Manet’s painting ‘Olympia’ does something similar with Titian’s ‘Venus of Urbino’ (which is itself a reworking of Giorgione’s ‘Sleeping Venus’); Georgione dresses up his objectifying & titillating high class porn as an image of a goddess, and has her eyes closed – she doesn’t know we’re ogling her. She’s helpless before our (male) voyeuristic gaze. Titian’s nude knows we’re ogling her, but she’s still putatively a goddess, and despite that she’s glancing coyly away as she consciously provokes the viewer, offering herself up to him. Manet’s nude, however, is unambiguously presented as a human and a prostitute, and she looks straight out at the viewer, her hand on her thigh making it clear that she alone chooses who gets access to her sex. The painting was received with shock and disgust and had to be protected from those who wanted to destroy it for its obscenity – not for showing naked flesh, but for making the naked woman into a subject, rather than an object.
http://en.wikipedia.org/wiki/Olympia_%28Manet%29
God, I’m rambling.

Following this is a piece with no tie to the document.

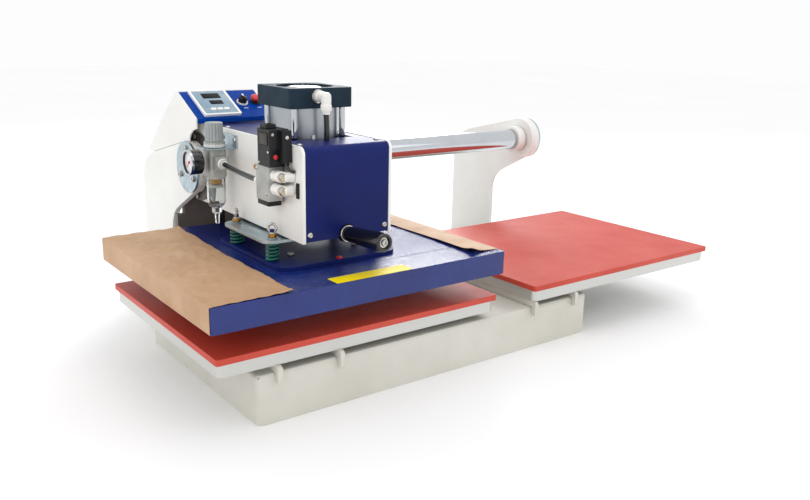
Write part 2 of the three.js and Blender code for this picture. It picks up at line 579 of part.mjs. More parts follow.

Anyway, point being – transformative work, intratextual work, is most emphatically not a new thing, nor a creatively barren thing. It’s awesome. And this image here is delicious, because it takes that lovely painting, in which the model is mysterious, alluring, her parted lips gleaming and her eyes wide as she looks out at the viewer, objectified – and it drags it straight into the 21st century by adding the camera, making it into that recognisable MySpace pose, making her the CREATOR of the image not just the object. She is looking at herself, not at us, and this careful composition becomes an ephemeral snapshot, a fleeting moment in her day.
This.
Reblogging for all the commentary. There has been so much transformative work that has elevated the original, turned it on its head, made us all think, and yes, hangs in museums today. When the author of that quote thumbs her nose at fanfiction, she turns her head away from Warhol, from Ovid, from motherfucking Shakespeare.
These are the creators who have transformed their world and placed their own indelible marks on society as we know it, with their “fanworks”.there is this idea in the world that the author is somehow infallible. that they can’t make mistakes when it comes to their text. and to a certain extent, yes, that’s true; what happens in the canon is canon and that is that. no amount of it being stupid or poorly thought-out or narratively problematic will make it not so.
but the idea that this somehow translates into “everything the author does is perfect STOP TOUCHING THE THING I MADE” isn’t based on some kind of high-minded artiness. it’s territorial.
and look, i get it. this is a thing that you made, that you put your heart in soul into, and i understand not wanting other people messing it up. you love those characters, you don’t want some dumbshit thirteen year old writing them in a poorly-imagined porno with that background character you secretly think is a little shit.
but you know what? that’s too damn bad.
because the very act of engineering
the space … into the story, [where the reader is] allowed to observe the characters and draw his own conclusions
is what fanfiction is for.
what is it, exactly, that you think fanfiction is? it is the act of drawing conclusions. a fanfiction writer is the most active, engaged, hungry reader you’re ever going to get. so if you want someone who is going to sit back and drool mindlessly over how pretty your words are, yeah, you know what? fanfiction writers are not for you.but if you want to talk about it, if you want people to actually engage with your art, have it affect them, then you’ve got to be willing to let your intent give up the ghost a little.
ps. i’ve said it once and i’ve said it again, shakespeare wrote fanfiction. he literally wrote ovid fanfiction. and what exactly do you think adapted movies are? what do you think “she’s the man” is? what do you think “the lion king” is? they’re AUs.
i can just see Walt Disney with his own blog being like, “oHMYGDO i just tripped and wrote a hamlet au except their lions wHAt am I DOING” and amanda bynes like, “i did a highschool soccer au for 12th night and i’m not even sorry about it” and way back in the late 1500s/early 1600s shakespeare wrote a letter to ann and he was like, “i just did a retelling of philomel but with a lady it’s AWESOME ps say hi to the kids for me xoxo billy.”
spoiler alert: those things didn’t happen. but like. metaphorically they did.
“Fan fiction closes up the space that I have engineered into the story, and the reader is told what he must think rather than being allowed to observe the characters and draw his own conclusions.”
Fanfiction is the drawing of those conclusions. That’s the point. It just takes it a step further and writes them down as opposed to keeping them purely mental. Just because someone writes a fic about a missing scene doesn’t mean everyone else has to accept it. It just means that people are engaging with the material and with each other. And frankly, I cannot understand how that could in any way be considered a bad thing. Do you not want your readers to engage with your text? Do you not want them to get attached to the characters, to want to know as much about them as possible, to view them as real people? Do you not want them to connect with each other out of love for the text you have created? That seems like a profoundly selfish attitude and an insulting one at that.